-- START COLLECTED MATERIAL --

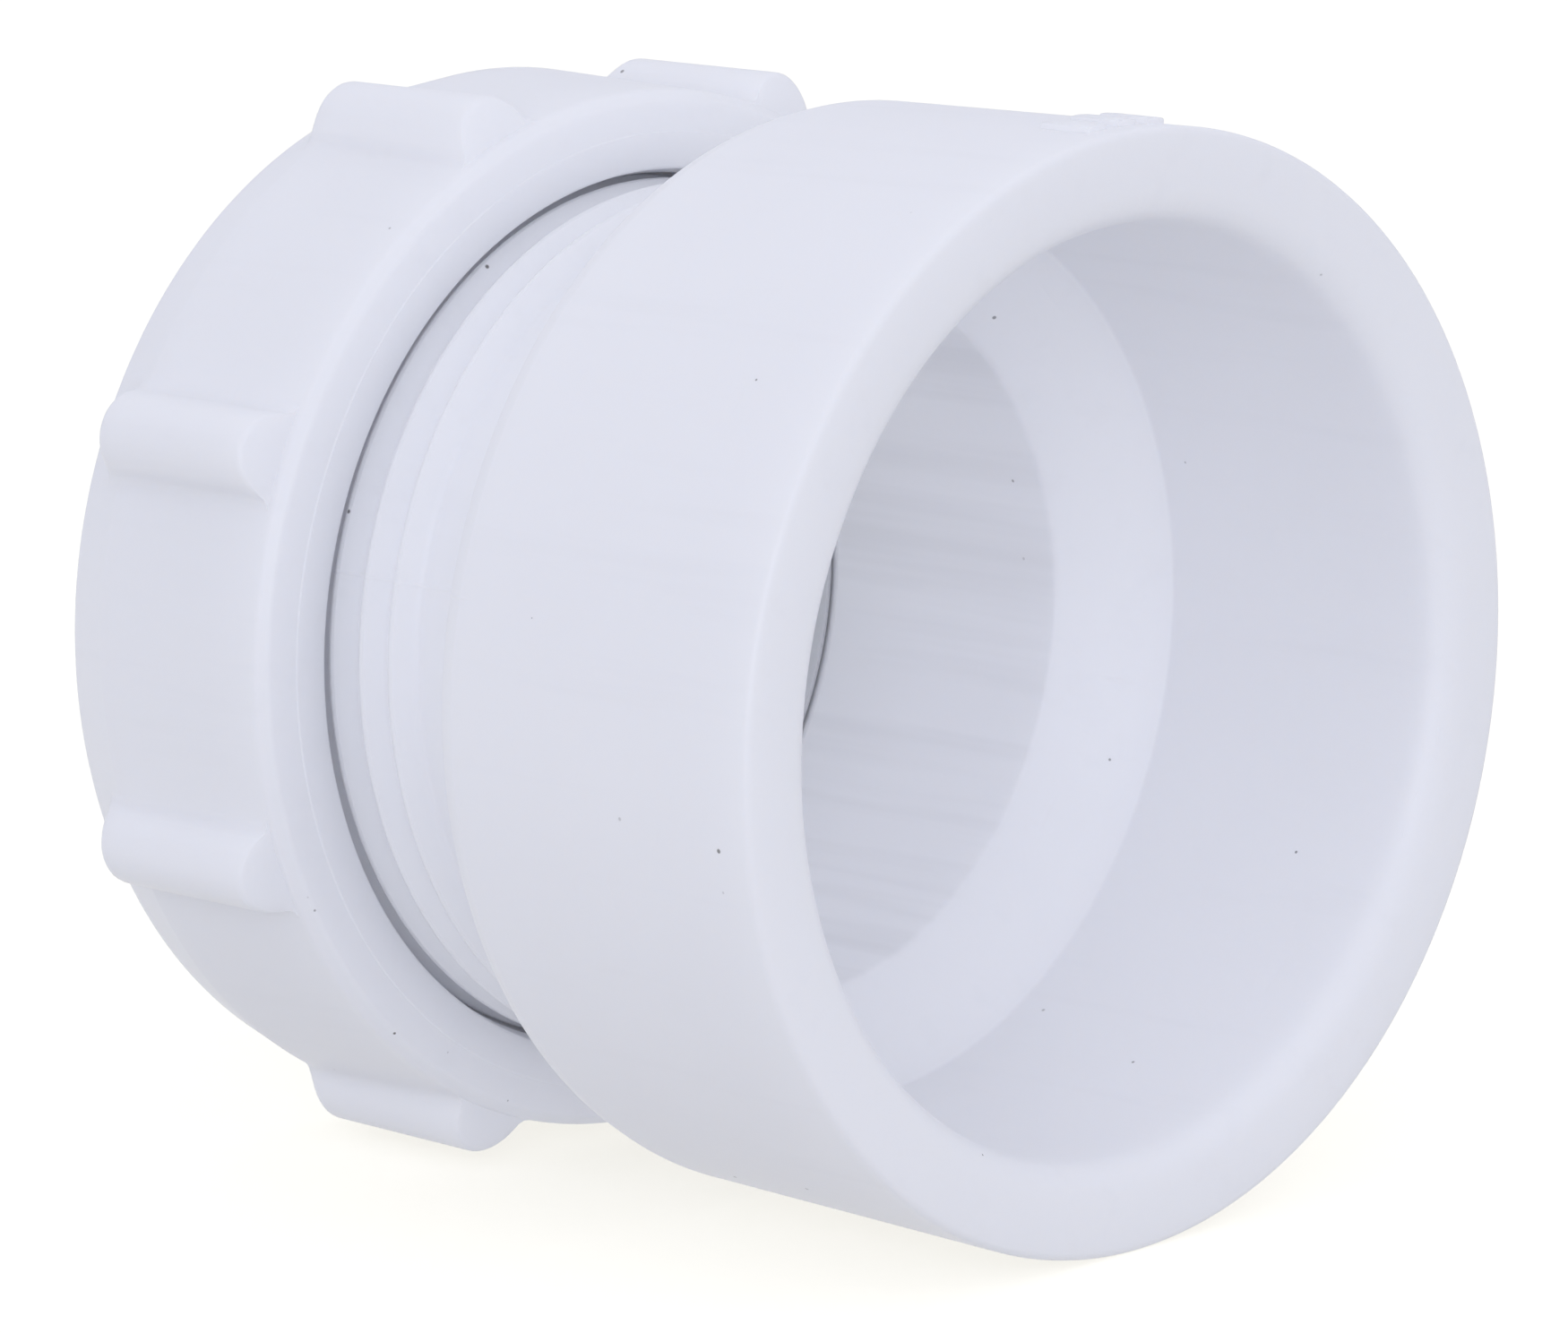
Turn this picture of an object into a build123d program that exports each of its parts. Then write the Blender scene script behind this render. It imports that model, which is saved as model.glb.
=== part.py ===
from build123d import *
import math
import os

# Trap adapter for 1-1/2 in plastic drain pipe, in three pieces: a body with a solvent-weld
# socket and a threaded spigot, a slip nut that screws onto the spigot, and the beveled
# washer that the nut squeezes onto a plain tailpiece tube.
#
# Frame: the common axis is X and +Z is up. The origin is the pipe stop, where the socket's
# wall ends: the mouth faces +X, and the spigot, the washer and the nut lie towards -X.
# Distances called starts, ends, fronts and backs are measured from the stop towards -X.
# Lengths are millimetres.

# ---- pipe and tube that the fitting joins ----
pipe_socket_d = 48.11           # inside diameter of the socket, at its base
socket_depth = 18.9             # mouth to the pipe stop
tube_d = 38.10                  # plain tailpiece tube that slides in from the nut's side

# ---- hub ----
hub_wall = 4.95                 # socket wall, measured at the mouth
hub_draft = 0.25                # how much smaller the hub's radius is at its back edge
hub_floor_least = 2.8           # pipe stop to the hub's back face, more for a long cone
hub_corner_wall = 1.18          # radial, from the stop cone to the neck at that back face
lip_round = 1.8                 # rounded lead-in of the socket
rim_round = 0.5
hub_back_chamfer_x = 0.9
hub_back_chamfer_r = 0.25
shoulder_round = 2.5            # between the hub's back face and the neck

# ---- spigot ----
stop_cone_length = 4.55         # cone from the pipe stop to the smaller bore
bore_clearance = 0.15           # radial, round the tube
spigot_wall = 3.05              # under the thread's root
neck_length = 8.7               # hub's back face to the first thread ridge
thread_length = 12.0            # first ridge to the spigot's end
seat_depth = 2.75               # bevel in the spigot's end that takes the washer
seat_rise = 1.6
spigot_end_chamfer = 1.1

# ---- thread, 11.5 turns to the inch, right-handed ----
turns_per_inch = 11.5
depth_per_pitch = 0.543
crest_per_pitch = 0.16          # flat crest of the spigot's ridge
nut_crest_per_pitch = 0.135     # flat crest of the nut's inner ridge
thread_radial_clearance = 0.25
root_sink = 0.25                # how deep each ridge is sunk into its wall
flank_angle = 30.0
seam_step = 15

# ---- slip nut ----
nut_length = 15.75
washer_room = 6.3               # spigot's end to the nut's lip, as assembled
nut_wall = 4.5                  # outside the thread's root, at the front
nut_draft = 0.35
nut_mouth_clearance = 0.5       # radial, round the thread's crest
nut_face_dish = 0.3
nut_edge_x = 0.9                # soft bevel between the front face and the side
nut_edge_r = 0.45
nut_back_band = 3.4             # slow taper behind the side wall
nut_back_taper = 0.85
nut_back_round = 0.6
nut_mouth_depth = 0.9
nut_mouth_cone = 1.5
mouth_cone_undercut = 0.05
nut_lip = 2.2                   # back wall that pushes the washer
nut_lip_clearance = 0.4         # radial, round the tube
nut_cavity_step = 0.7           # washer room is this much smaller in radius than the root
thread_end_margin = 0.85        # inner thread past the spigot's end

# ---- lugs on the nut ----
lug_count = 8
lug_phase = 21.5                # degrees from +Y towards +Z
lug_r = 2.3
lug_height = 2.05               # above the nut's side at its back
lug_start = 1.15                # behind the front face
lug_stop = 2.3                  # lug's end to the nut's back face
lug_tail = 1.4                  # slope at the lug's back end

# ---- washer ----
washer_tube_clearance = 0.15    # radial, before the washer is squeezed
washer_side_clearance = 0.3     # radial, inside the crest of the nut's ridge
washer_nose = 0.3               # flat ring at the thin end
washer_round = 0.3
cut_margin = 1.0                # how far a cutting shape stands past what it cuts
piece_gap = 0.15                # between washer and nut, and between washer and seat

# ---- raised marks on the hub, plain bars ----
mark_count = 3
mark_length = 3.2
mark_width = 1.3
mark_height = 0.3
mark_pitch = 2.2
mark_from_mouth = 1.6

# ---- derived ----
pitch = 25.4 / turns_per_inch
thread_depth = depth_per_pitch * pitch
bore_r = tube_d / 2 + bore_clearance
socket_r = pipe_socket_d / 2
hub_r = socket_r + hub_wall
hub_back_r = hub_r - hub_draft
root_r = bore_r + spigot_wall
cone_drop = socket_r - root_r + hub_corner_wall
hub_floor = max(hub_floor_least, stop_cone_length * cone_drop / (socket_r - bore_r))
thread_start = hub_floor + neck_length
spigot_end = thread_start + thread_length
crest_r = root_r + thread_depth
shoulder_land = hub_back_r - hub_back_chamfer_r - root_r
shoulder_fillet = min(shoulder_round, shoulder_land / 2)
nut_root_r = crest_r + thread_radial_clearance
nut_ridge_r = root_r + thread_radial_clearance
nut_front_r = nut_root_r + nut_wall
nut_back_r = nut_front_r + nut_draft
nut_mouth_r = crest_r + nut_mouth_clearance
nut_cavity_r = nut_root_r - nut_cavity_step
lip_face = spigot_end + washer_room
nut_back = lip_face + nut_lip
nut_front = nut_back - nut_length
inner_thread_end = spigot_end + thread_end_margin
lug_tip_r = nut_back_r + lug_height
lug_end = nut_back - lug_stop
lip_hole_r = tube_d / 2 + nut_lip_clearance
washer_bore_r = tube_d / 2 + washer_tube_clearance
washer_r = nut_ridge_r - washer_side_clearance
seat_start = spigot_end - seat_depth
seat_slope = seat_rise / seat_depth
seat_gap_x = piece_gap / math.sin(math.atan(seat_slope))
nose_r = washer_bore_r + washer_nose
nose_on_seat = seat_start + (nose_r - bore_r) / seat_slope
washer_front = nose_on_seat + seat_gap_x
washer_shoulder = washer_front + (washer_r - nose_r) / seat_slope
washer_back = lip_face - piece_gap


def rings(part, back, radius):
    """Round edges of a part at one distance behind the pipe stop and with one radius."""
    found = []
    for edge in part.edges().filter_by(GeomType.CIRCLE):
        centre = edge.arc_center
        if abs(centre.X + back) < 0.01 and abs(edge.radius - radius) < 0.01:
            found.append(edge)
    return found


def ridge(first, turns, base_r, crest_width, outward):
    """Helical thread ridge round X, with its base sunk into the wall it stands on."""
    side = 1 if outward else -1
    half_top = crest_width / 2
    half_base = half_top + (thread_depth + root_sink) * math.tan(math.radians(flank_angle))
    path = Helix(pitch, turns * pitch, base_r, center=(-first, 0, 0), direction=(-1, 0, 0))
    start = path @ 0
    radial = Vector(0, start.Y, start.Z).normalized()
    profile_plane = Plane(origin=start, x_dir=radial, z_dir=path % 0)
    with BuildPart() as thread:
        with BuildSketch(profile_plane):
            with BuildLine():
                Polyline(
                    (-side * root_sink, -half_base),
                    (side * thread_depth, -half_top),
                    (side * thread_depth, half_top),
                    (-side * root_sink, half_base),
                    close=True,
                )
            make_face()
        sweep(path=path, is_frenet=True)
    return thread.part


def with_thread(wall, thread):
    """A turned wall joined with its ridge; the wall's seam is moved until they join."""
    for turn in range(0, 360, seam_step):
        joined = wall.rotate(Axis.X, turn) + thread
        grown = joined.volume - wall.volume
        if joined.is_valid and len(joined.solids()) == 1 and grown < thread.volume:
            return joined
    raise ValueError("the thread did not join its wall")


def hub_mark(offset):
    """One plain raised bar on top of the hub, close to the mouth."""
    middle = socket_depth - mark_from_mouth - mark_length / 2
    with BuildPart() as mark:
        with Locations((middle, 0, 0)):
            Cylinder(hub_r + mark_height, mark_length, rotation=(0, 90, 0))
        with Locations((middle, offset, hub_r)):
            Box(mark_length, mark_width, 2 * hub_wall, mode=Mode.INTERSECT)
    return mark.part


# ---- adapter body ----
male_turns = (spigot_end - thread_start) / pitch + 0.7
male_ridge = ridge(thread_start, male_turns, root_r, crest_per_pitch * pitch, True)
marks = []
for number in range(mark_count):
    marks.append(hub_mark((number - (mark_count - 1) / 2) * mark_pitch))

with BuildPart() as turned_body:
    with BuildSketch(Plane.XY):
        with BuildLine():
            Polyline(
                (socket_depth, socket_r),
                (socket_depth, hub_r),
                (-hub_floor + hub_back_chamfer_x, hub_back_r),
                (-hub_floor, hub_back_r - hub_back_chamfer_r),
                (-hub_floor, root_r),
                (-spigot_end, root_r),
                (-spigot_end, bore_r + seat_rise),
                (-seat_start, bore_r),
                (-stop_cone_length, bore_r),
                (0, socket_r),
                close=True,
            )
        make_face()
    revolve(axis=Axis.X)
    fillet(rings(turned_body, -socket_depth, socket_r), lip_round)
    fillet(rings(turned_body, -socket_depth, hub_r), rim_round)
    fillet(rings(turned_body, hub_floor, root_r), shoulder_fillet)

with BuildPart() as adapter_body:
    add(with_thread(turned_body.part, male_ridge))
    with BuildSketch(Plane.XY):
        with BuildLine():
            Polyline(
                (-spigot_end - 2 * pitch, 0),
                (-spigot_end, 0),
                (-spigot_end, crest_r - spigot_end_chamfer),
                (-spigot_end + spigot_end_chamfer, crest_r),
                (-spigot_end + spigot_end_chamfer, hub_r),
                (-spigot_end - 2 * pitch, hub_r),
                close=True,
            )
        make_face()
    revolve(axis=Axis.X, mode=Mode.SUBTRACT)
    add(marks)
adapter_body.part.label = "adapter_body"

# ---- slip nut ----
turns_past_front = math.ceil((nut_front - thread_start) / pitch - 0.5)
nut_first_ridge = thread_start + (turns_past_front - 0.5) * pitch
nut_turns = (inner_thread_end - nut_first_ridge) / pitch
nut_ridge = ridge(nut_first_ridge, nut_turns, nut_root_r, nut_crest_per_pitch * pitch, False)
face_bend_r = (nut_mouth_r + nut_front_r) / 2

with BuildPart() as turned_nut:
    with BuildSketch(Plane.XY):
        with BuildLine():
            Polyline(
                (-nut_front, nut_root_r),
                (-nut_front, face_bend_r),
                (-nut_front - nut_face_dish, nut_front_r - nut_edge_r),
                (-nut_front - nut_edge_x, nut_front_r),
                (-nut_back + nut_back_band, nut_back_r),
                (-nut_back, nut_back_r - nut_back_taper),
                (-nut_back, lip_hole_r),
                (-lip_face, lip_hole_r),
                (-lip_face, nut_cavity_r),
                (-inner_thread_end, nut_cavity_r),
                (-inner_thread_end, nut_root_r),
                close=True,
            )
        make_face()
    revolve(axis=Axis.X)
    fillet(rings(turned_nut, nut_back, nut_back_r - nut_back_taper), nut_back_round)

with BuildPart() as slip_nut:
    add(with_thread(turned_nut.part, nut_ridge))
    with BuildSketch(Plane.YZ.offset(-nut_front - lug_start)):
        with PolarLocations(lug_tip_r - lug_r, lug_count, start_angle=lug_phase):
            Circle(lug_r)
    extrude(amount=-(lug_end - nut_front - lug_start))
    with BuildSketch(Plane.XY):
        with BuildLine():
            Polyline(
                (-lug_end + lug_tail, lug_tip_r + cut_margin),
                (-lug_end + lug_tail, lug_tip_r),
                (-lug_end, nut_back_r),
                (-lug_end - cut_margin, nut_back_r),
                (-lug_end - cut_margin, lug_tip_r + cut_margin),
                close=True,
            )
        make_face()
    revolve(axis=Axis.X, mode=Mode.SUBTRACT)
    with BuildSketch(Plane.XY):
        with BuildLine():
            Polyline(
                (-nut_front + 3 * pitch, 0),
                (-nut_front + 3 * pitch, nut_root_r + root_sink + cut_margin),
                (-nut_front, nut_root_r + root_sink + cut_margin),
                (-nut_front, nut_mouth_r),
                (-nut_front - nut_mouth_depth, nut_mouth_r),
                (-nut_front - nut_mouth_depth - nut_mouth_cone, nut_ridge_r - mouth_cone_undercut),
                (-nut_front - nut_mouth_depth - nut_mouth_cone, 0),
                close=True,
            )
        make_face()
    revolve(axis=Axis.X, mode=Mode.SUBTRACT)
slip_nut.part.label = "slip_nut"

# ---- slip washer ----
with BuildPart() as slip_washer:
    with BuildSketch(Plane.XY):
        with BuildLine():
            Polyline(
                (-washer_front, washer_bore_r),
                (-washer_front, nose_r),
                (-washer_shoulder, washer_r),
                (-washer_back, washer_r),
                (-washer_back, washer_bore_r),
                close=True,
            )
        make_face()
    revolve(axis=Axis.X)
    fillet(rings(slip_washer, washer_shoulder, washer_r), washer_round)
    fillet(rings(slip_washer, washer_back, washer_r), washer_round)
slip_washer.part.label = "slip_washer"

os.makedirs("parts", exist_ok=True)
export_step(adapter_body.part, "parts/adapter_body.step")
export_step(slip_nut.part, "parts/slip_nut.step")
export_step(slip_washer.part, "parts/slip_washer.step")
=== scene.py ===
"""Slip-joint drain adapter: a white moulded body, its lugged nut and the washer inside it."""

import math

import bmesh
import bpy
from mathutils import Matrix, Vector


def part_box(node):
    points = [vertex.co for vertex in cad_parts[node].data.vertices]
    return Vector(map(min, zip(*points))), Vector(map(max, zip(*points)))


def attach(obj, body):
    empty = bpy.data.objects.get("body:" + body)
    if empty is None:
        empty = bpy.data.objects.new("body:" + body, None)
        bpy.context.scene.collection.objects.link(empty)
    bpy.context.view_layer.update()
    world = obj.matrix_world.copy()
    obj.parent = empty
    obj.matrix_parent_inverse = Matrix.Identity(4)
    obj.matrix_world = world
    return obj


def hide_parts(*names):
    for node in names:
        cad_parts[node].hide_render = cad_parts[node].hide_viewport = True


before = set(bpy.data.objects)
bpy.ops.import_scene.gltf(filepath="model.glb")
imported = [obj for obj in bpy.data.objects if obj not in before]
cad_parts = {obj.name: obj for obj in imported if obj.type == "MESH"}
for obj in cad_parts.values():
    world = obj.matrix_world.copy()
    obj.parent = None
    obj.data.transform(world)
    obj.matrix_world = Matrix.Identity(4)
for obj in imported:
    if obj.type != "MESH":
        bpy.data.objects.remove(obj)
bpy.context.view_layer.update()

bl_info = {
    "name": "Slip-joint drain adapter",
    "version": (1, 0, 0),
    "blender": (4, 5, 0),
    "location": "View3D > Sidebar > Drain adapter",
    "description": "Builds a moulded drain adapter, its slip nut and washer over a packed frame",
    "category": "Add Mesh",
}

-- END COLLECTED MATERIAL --

YOUR TASK:
Transcribe precisely the lines between the one that contains "# ---- slip washer" and the one that contains "bpy.context.scene.collection.objects.link(empty)", counting those two lines as part of the range.

REPLY:
# ---- slip washer ----
with BuildPart() as slip_washer:
    with BuildSketch(Plane.XY):
        with BuildLine():
            Polyline(
                (-washer_front, washer_bore_r),
                (-washer_front, nose_r),
                (-washer_shoulder, washer_r),
                (-washer_back, washer_r),
                (-washer_back, washer_bore_r),
                close=True,
            )
        make_face()
    revolve(axis=Axis.X)
    fillet(rings(slip_washer, washer_shoulder, washer_r), washer_round)
    fillet(rings(slip_washer, washer_back, washer_r), washer_round)
slip_washer.part.label = "slip_washer"

os.makedirs("parts", exist_ok=True)
export_step(adapter_body.part, "parts/adapter_body.step")
export_step(slip_nut.part, "parts/slip_nut.step")
export_step(slip_washer.part, "parts/slip_washer.step")
=== scene.py ===
"""Slip-joint drain adapter: a white moulded body, its lugged nut and the washer inside it."""

import math

import bmesh
import bpy
from mathutils import Matrix, Vector


def part_box(node):
    points = [vertex.co for vertex in cad_parts[node].data.vertices]
    return Vector(map(min, zip(*points))), Vector(map(max, zip(*points)))


def attach(obj, body):
    empty = bpy.data.objects.get("body:" + body)
    if empty is None:
        empty = bpy.data.objects.new("body:" + body, None)
        bpy.context.scene.collection.objects.link(empty)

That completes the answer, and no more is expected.